→ **SUPPLIED MATERIAL**:
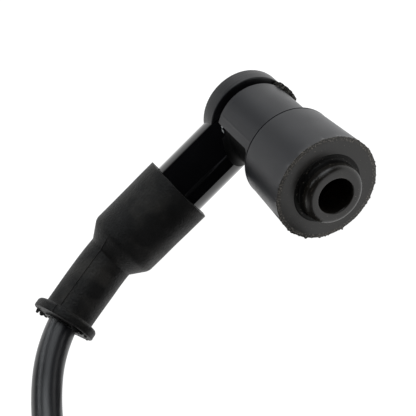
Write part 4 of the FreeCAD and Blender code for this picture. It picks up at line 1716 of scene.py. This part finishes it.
@dataclass
class Studio:
    """The pale floor, the soft light and the camera."""

    elbow: Vector
    floor: float
    focal_length: float = 121.15
    distance: Tuple[float, float, float] = (-0.01158, -0.25295, 0.20183)
    azimuth: float = math.radians(2.34)
    elevation: float = math.radians(39.95)
    roll: float = math.radians(-46.25)
    floor_size: float = 6.0

    def build(self) -> None:
        """Makes the floor, the world, the lights and the camera."""
        self.make_floor()
        self.make_reflected_shade()
        self.make_world()
        self.make_lights()
        self.make_camera()

    def make_floor(self) -> None:
        """A large white floor that glows, as a light table does."""
        half = self.floor_size / 2
        corners = ((-half, -half), (half, -half), (half, half), (-half, half))
        table = self.sheet("light_table", [(x, y, self.floor) for x, y in corners], 0.1)
        shader = table.active_material.node_tree.nodes["Principled BSDF"]
        shader.inputs["Roughness"].default_value = 0.9
        shader.inputs["Emission Color"].default_value = (1, 1, 1, 1)
        shader.inputs["Emission Strength"].default_value = 1.02

    def make_reflected_shade(self) -> None:
        """Painted shade: a black sheet on the table, seen only in reflections, that stands in for the
        shadow on the floor in front of the arm and keeps the table's glow off the side of the arm that
        faces the camera.
        """
        near, far, left, right = -14, -3000, -70, -10
        outline = ((left, near), (left, far), (right, far), (right, near))
        lift = self.floor + 0.1 * MM
        spots = [(self.elbow.x + x * MM, self.elbow.y + y * MM, lift) for x, y in outline]
        # Painted shade: black, and hidden from the camera, from diffuse light and from shadows.
        shade_sheet = self.sheet("black_flag", spots, 0.0)
        shade_sheet.visible_camera = False
        shade_sheet.visible_diffuse = False
        shade_sheet.visible_shadow = False

    @staticmethod
    def sheet(name: str, spots: Sequence[Tuple[float, float, float]], shade: float) -> bpy.types.Object:
        """A flat sheet of the stage in a matt grey.

        Args:
            name: the name of the sheet and its material.
            spots: its corners, in metres.
            shade: its grey, from 0 for black to 1 for white.

        Returns:
            The sheet.
        """
        mesh = bpy.data.meshes.new(name)
        mesh.from_pydata(spots, [], [range(len(spots))])
        material = bpy.data.materials.new(name)
        material.use_nodes = True
        shader = material.node_tree.nodes["Principled BSDF"]
        shader.inputs["Base Color"].default_value = (shade, shade, shade, 1)
        shader.inputs["Specular IOR Level"].default_value = 0.0
        mesh.materials.append(material)
        thing = placed(name, mesh)
        return thing

    def make_world(self) -> None:
        """A dark room whose bright back wall ends a little above the table."""
        world = bpy.data.worlds.new("studio")
        bpy.context.scene.world = world
        world.use_nodes = True
        tree = world.node_tree
        background = tree.nodes["Background"]
        place = tree.nodes.new("ShaderNodeTexCoord")
        tilt = tree.nodes.new("ShaderNodeVectorMath")
        tilt.operation = "DOT_PRODUCT"
        tilt.inputs[1].default_value = (0, -0.4, 1)
        ramp = tree.nodes.new("ShaderNodeValToRGB")
        first, last = ramp.color_ramp.elements
        first.position, first.color = 0.16, (1, 1, 1, 1)
        last.position, last.color = 0.34, (0.006, 0.006, 0.007, 1)
        tree.links.new(place.outputs["Generated"], tilt.inputs[0])
        tree.links.new(tilt.outputs["Value"], ramp.inputs["Fac"])
        tree.links.new(ramp.outputs["Color"], background.inputs["Color"])
        background.inputs["Strength"].default_value = 1.0

    def lamp(
        self,
        name: str,
        spot: Tuple[float, float, float],
        size: Tuple[float, float],
        power: float,
        glossy: bool = True,
    ) -> None:
        """One soft rectangular lamp aimed at the elbow.

        Args:
            name: the lamp's name.
            spot: its place from the elbow, in metres.
            size: its width and height, in metres.
            power: its power, in watts.
            glossy: whether shiny surfaces mirror it.
        """
        data = bpy.data.lights.new(name, "AREA")
        data.shape = "RECTANGLE"
        data.size, data.size_y = size
        data.energy = power
        data.color = (0.93, 0.97, 1.0)
        lamp = placed(name, data)
        lamp.location = self.elbow + Vector(spot)
        lamp.rotation_mode = "QUATERNION"
        lamp.rotation_quaternion = (-Vector(spot)).to_track_quat("-Z", "Y")
        lamp.visible_glossy = glossy

    def make_lights(self) -> None:
        """Three soft boxes on the right, a row of small lamps over the arm, and one lamp overhead."""
        self.lamp("key_box", (0.48, 0.44, 0.52), (0.8, 0.6), 0.6)
        self.lamp("lead_box", (0.36, -0.03, 0.66), (0.45, 0.6), 1.9)
        self.lamp("front_box", (0.29, -0.41, 0.59), (0.3, 0.4), 0.45)
        for turn, side in enumerate((0.33, 0.2, 0.06)):
            spot = (-0.17 - 0.02 * turn, side, 0.5 + 0.05 * turn)
            self.lamp(f"glint_{turn}", spot, (0.08, 0.2), 0.16)
        self.lamp("overhead", (0.15, 0.25, 0.9), (1.0, 1.0), 3.4, glossy=False)

    def make_camera(self) -> None:
        """The camera, turned about its own axis as a hand-held one is."""
        data = bpy.data.cameras.new("camera")
        data.lens = self.focal_length
        data.sensor_width = 36.0
        data.clip_start, data.clip_end = 0.01, 20.0
        camera = placed("camera", data)
        place = Matrix.Translation(self.elbow + Vector(self.distance))
        heading = Matrix.Rotation(self.azimuth, 4, "Z")
        tilt = Matrix.Rotation(math.pi / 2 - self.elevation, 4, "X")
        camera.matrix_world = place @ heading @ tilt @ Matrix.Rotation(self.roll, 4, "Z")
        bpy.context.scene.camera = camera
        bpy.context.scene.view_settings.view_transform = "Standard"


def main() -> None:
    """Builds the looks round the frame, in order from the camera outwards."""
    logging.basicConfig(level=logging.INFO, format="%(name)s: %(message)s")
    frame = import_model()
    hinge = next(joint for joint in frame["joints"] if joint["name"] == "cap_turn")
    elbow = Vector(hinge["pos_m"])
    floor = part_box("coil_case")[0].z
    Studio(elbow, floor).build()
    Lead(elbow, floor).build()
    cap = PlugCap(elbow)
    cap.build()
    PlugBoot(cap.barrel_axis).build()
    CableBoot(elbow).build()
    StackedCore().build()
    CoilBlock(elbow).build()
    dress_nodes()
    bpy.context.view_layer.update()


if __name__ == "__main__":
    main()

→ **EXERCISE DIRECTIONS**: Isolate each line of the listing above that includes "frame". Copy it.

→ **SOLUTION FOR THIS PROBLEM**:
    """Builds the looks round the frame, in order from the camera outwards."""
    frame = import_model()
    hinge = next(joint for joint in frame["joints"] if joint["name"] == "cap_turn")